# Set problem:
Output, word for word, every line from the start of the listing down to and including the line that contains "return band *"; include nothing else.

====

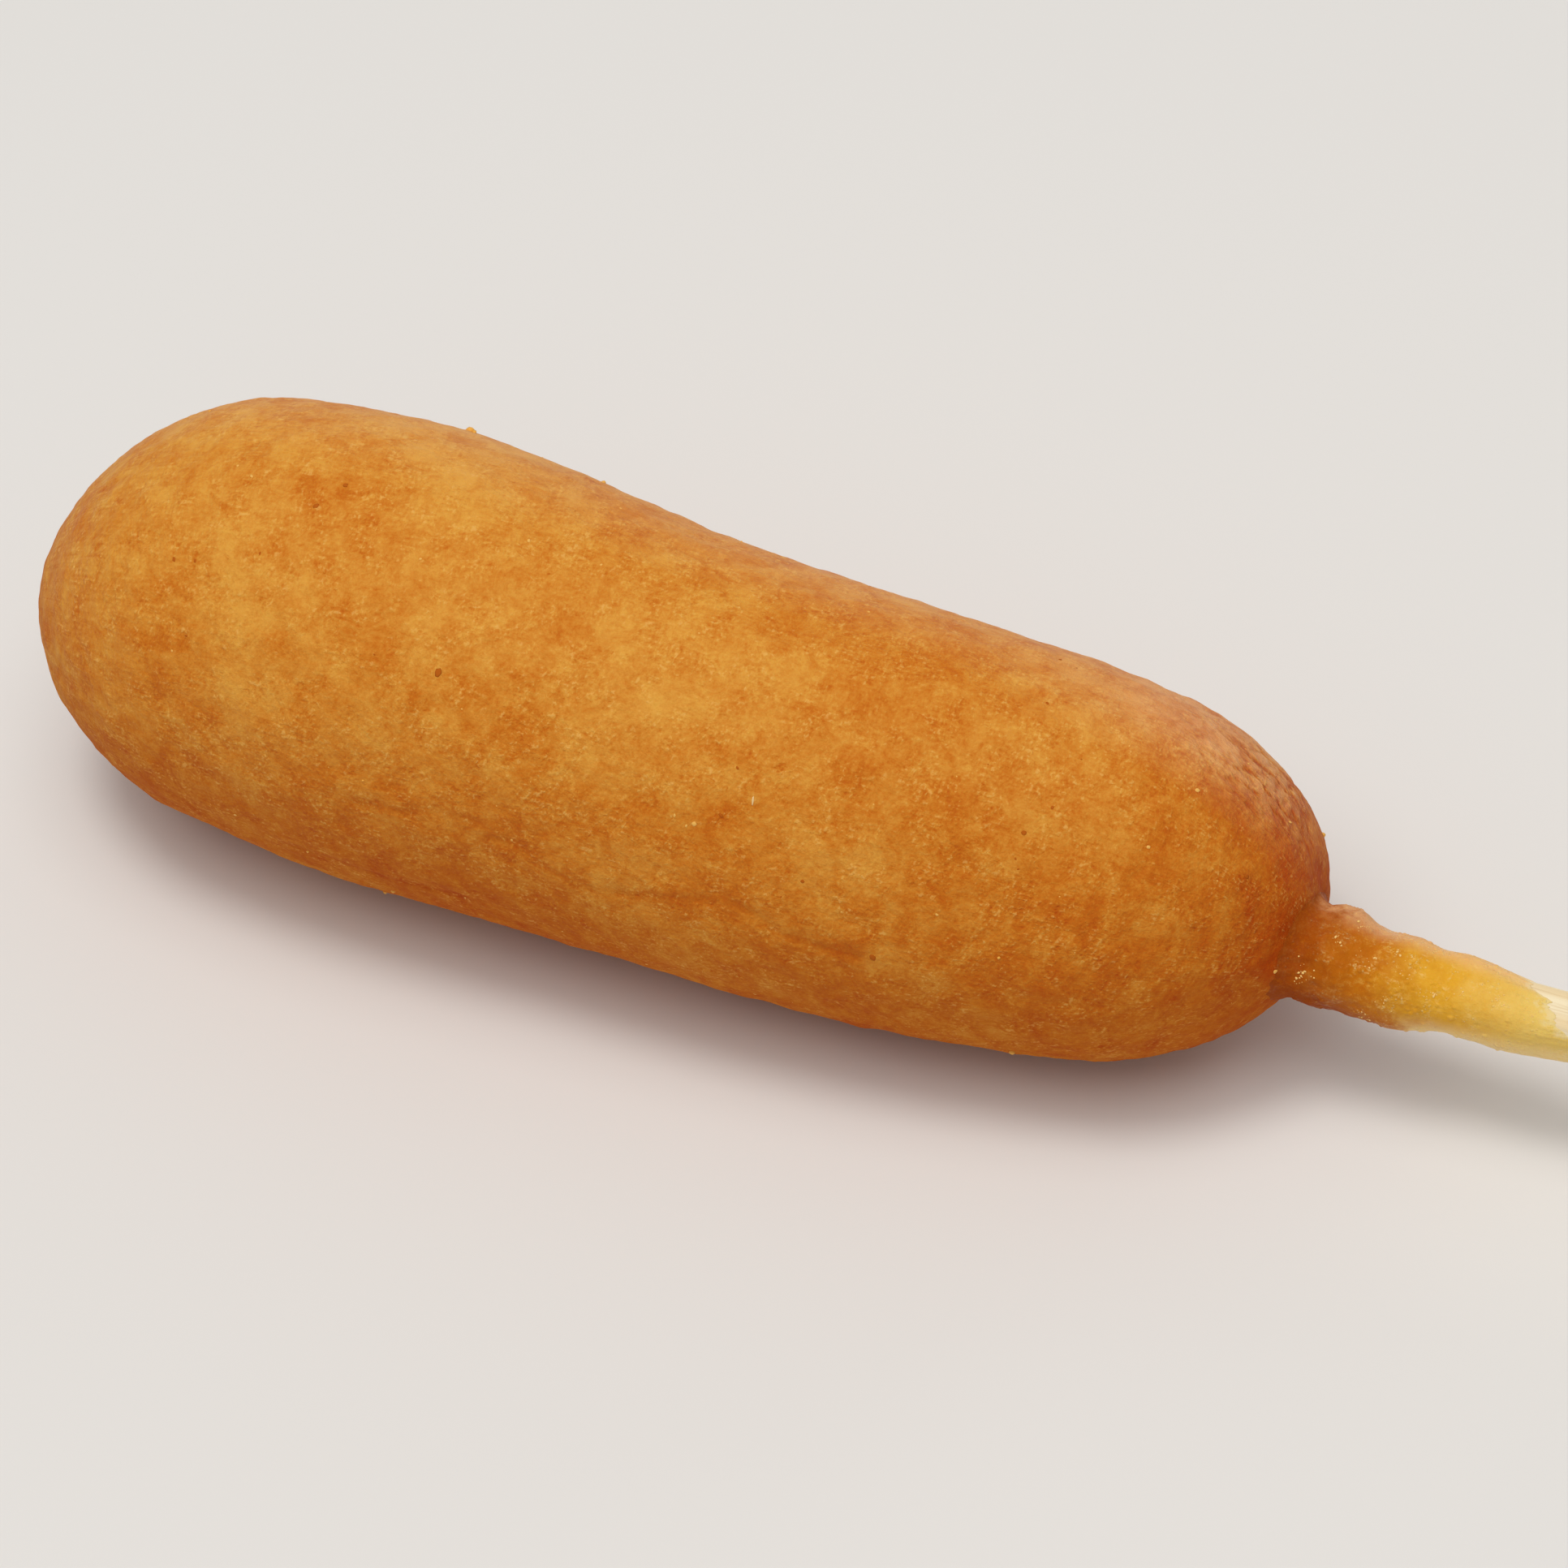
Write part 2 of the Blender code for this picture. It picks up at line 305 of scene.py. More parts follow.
def puckered_share(grid):
    """1 where the crust is wrinkled, on the back and top of its neck end, and 0 elsewhere."""
    from_neck = np.linalg.norm(grid - np.array(NECK_START), axis=2) / MM
    behind = np.clip((grid[:, :, 1] / MM + 1) / 5, 0, 1)
    band = np.exp(-(((from_neck - 15) / 8) ** 2))
    return band * behind * np.clip((grid[:, :, 2] / MM - 14) / 12, 0, 1)


def folds(grid):
    """1 in the bottom of the short folds that cross each other on the wrinkled part, 0 away from them."""
    out = grid - np.array(NECK_START)
    around = np.arctan2(out @ np.array(UP), out @ np.array(SIDE))
    from_neck = np.linalg.norm(out, axis=2)
    spun = np.stack([from_neck / 1.6, 18 * MM * np.cos(around), 18 * MM * np.sin(around)], axis=2)
    first = np.abs(noise_field(spun, ((2.3 * MM, 1.0), (1.0 * MM, 0.45))))
    second = np.abs(noise_field(grid, ((1.9 * MM, 1.0), (0.9 * MM, 0.45))))
    valleys = np.exp(-((first / 0.10) ** 2)) + 0.6 * np.exp(-((second / 0.10) ** 2))
    return np.clip(valleys, 0, 1) * puckered_share(grid)


def film_edge(angles):
    """How far along the stick the film runs at each angle."""
    slant = FILM_SLANT * np.cos(angles - FILM_LONGEST_AT)
    ragged = FILM_RAGGEDNESS * (np.sin(5 * angles) + 0.3 * np.sin(9 * angles + 1))
    fine = [noise.noise((5 * math.cos(a), 5 * math.sin(a), 4)) for a in angles]
    finest = [noise.noise((13 * math.cos(a), 13 * math.sin(a), 7)) for a in angles]
    return FILM_LENGTH + slant + ragged + (0.7 * np.array(fine) + 0.25 * np.array(finest)) * MM


def squared_radius(half, angles, power=STICK_SQUARENESS):
    """Distance from the stick's axis to its rounded-square outline."""
    return half / (np.abs(np.cos(angles)) ** power + np.abs(np.sin(angles)) ** power) ** (1 / power)


def along_stick(distances, radii, angles):
    """Points at distances from the neck's start and radii from the stick's axis."""
    spokes = np.cos(angles)[:, None] * np.array(SIDE) + np.sin(angles)[:, None] * np.array(UP)
    return np.array(NECK_START) + distances[..., None] * np.array(ALONG) + radii[..., None] * spokes


def neck_bubbles(points, first_row):
    """Little domes and burst pits on the neck, from frying, many of them in clusters."""
    random = np.random.default_rng(11)
    raised = np.zeros(points.shape[:2])
    rows, columns = raised.shape
    row, column = first_row, 0
    for _ in range(BUBBLES):
        if random.random() < 0.35:
            row = random.integers(first_row, rows - 6)
            column = random.integers(0, columns)
        else:
            row = int(np.clip(row + random.normal(0, 4), first_row, rows - 6))
            column = int(column + random.normal(0, 4)) % columns
        radius = BUBBLE_RADII[0] + (BUBBLE_RADII[1] - BUBBLE_RADII[0]) * random.random() ** 3
        near = np.ix_(np.arange(max(row - 6, 0), min(row + 7, rows)), np.arange(column - 6, column + 7) % columns)
        away = np.linalg.norm(points[near] - points[row, column], axis=2) / radius
        dome = np.clip(1 - away**2, 0, 1) * radius
        if random.random() < 0.2:
            raised[near] -= 0.35 * dome
        else:
            raised[near] = np.maximum(raised[near], 0.45 * dome)
    return raised


def neck_grid(crust_tree):
    """Rows of points from under the crust up the fillet, down the neck, round the film's edge and back."""
    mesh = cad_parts["batter"].data
    kept = [list(face.vertices) for face in mesh.polygons if off_axis(face.center) < 3 * NECK_RADIUS]
    tree = BVHTree.FromPolygons([vertex.co for vertex in mesh.vertices], kept)
    angles = turns(NECK_STEPS_ROUND)
    spokes = [math.cos(angle) * SIDE + math.sin(angle) * UP for angle in angles]

    def on_crust(reach):
        starts = [NECK_START + spoke * r + ALONG * REACH for spoke, r in zip(spokes, reach)]
        return np.array([REACH - crust_tree.ray_cast(start, -ALONG)[3] for start in starts])

    edge = film_edge(angles)
    wood = squared_radius(STICK_HALF, angles)
    root = np.array([outside(tree, NECK_START + ALONG * 1.2 * MM, spoke) for spoke in spokes])
    foot = on_crust(root + FILLET_RADIUS)
    slope = (foot - on_crust(root + 2 * FILLET_RADIUS)) / FILLET_RADIUS
    top = foot + (1 + slope) * FILLET_RADIUS
    share = np.linspace(0, 1, NECK_ROWS)[:, None]
    distances = top + (edge - top) * share
    radii = np.zeros(distances.shape)
    solid_edge = edge.min() - 0.8 * MM
    for i in range(NECK_ROWS):
        for j, spoke in enumerate(spokes):
            centre = NECK_START + ALONG * min(max(distances[i, j], 1.2 * MM), max(solid_edge, edge[j] - 1.6 * MM))
            radii[i, j] = outside(tree, centre, spoke) or 0
    radii = np.maximum(radii, wood + 0.3 * MM)
    radii = blurred(radii, NECK_SMOOTHING / (0.1 * MM))
    left = np.clip((NECK_ROWS - 1 - np.arange(NECK_ROWS)) / RIM_ROWS, 0, 1)[:, None]
    thin = np.sqrt(1 - (1 - left) ** 2) * (0.35 + 0.65 * left)
    radii = wood + RIM_THICKNESS + np.maximum(radii - wood - RIM_THICKNESS, 0) * thin
    bend = np.linspace(0, math.pi / 2, FILLET_ROWS, endpoint=False)[:, None]
    fillet_radii = radii[0] + FILLET_RADIUS * (1 - np.sin(bend))
    fillet_distances = foot + FILLET_RADIUS * (1 - np.cos(bend) + slope * np.sin(bend)) - SKIRT_SUNK[0] * np.cos(bend)
    out = np.linspace(1, 0, SKIRT_ROWS, endpoint=False)
    skirt_radii = np.array([radii[0] + FILLET_RADIUS + SKIRT_WIDTH * o for o in out])
    sunk = SKIRT_SUNK[0] + (SKIRT_SUNK[1] - SKIRT_SUNK[0]) * out[:, None]
    skirt_distances = np.array([on_crust(r) for r in skirt_radii]) - sunk
    distances = np.concatenate([skirt_distances, fillet_distances, distances])
    radii = np.concatenate([skirt_radii, fillet_radii, radii])
    outer = along_stick(distances, radii, angles)
    lumps = noise_field(outer, ((2.6 * MM, 0.26 * MM), (1.1 * MM, 0.15 * MM), (0.5 * MM, 0.06 * MM)))
    lumps *= np.clip(1 - distances / (16 * MM), 0.3, 1)
    rise = np.clip(np.arange(len(radii)) / (SKIRT_ROWS + FILLET_ROWS), 0, 1)[:, None] ** 2
    lift = (lumps + neck_bubbles(outer, SKIRT_ROWS + 4)) * rise
    lift[-NECK_ROWS:] *= thin
    outer = outer + normals_of(outer) * lift[:, :, None]
    inside = wood + 2 * RIM_THICKNESS
    inner = [along_stick(edge - back, inside, angles) for back in (0.05 * MM, 4 * MM)]
    inner.append(along_stick(foot - FILLET_RADIUS, inside, angles))
    return np.concatenate([outer, inner]), edge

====

# The response:
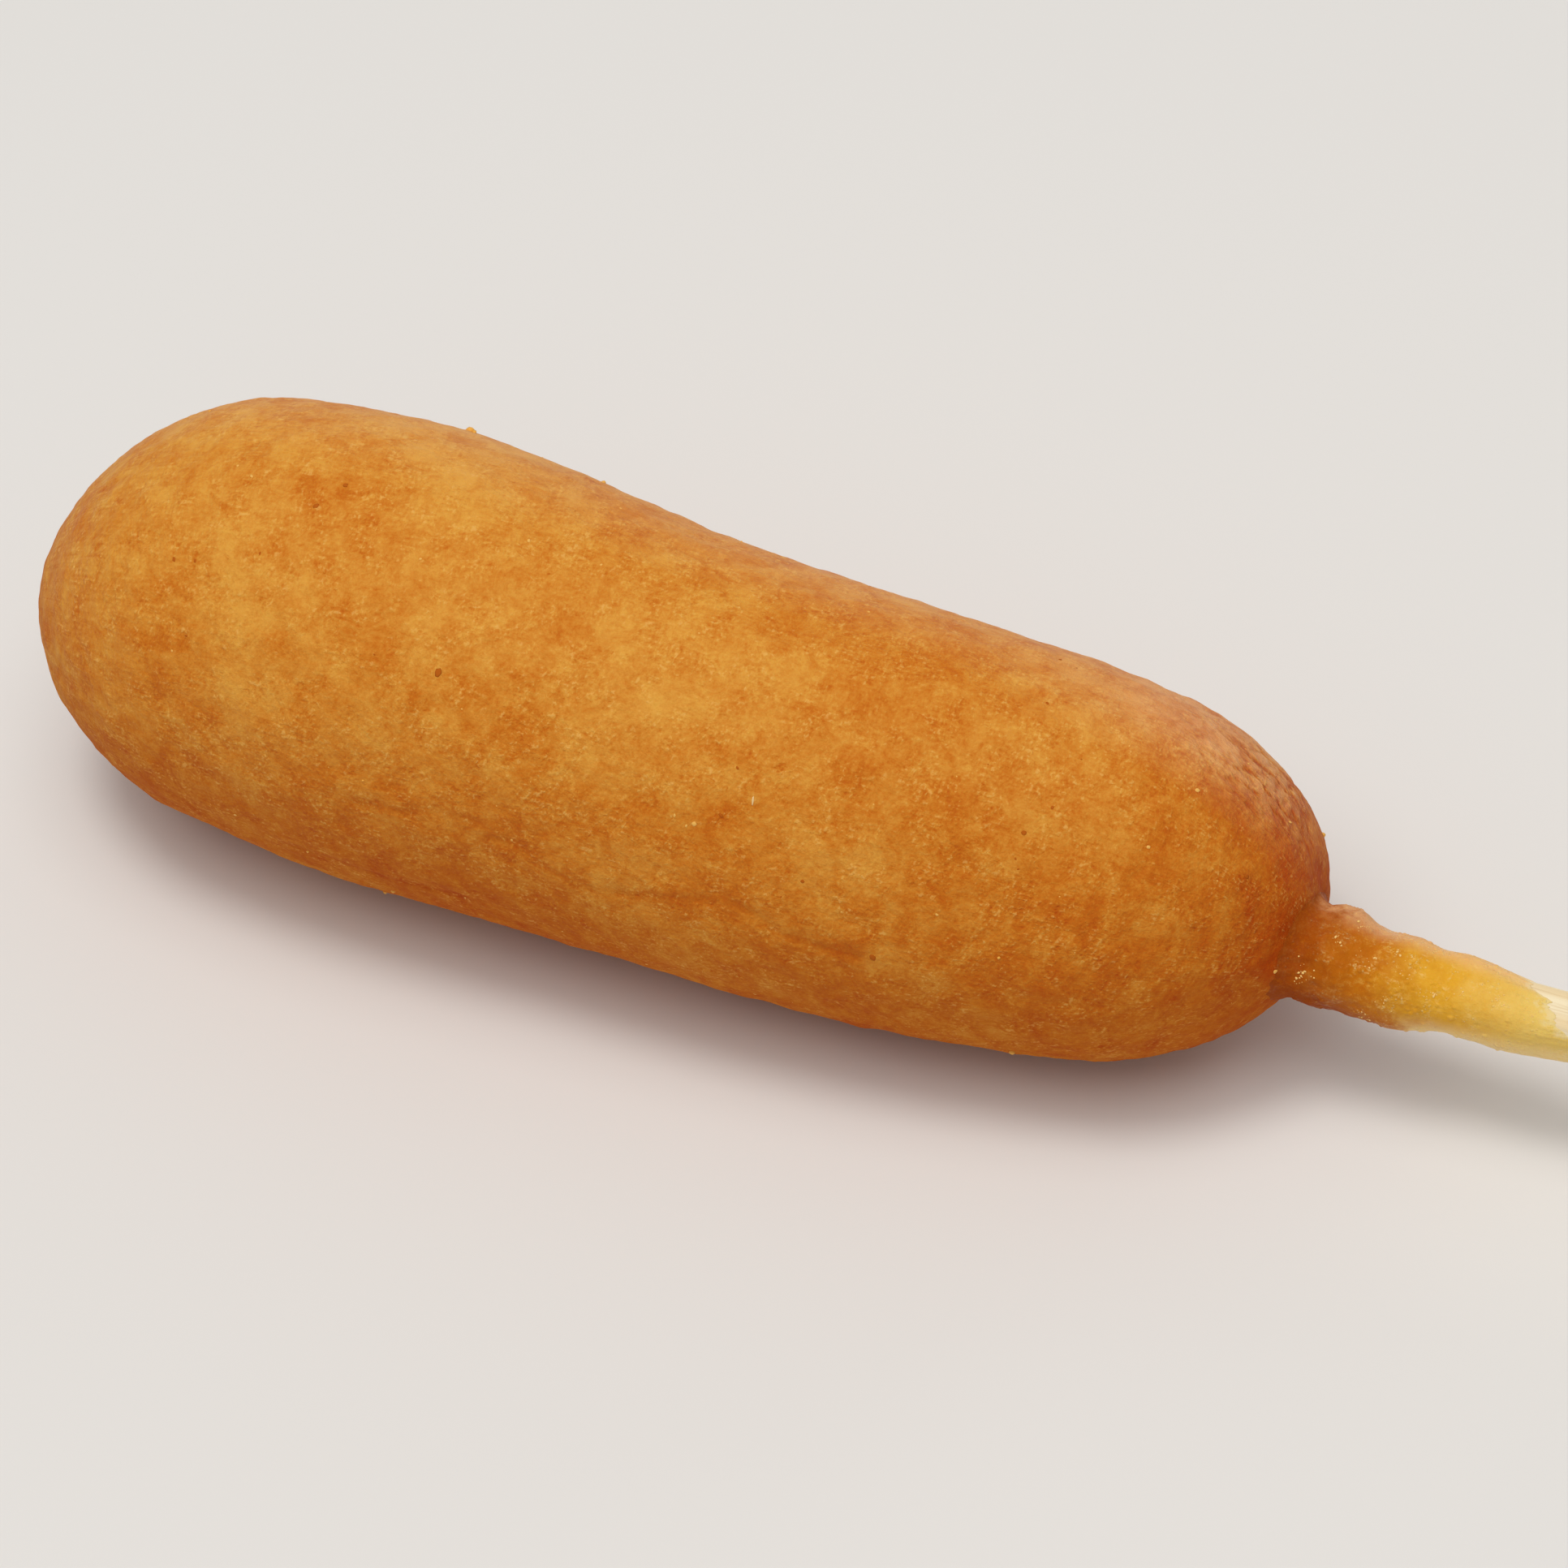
Write part 2 of the Blender code for this picture. It picks up at line 305 of scene.py. More parts follow.
def puckered_share(grid):
    """1 where the crust is wrinkled, on the back and top of its neck end, and 0 elsewhere."""
    from_neck = np.linalg.norm(grid - np.array(NECK_START), axis=2) / MM
    behind = np.clip((grid[:, :, 1] / MM + 1) / 5, 0, 1)
    band = np.exp(-(((from_neck - 15) / 8) ** 2))
    return band * behind * np.clip((grid[:, :, 2] / MM - 14) / 12, 0, 1)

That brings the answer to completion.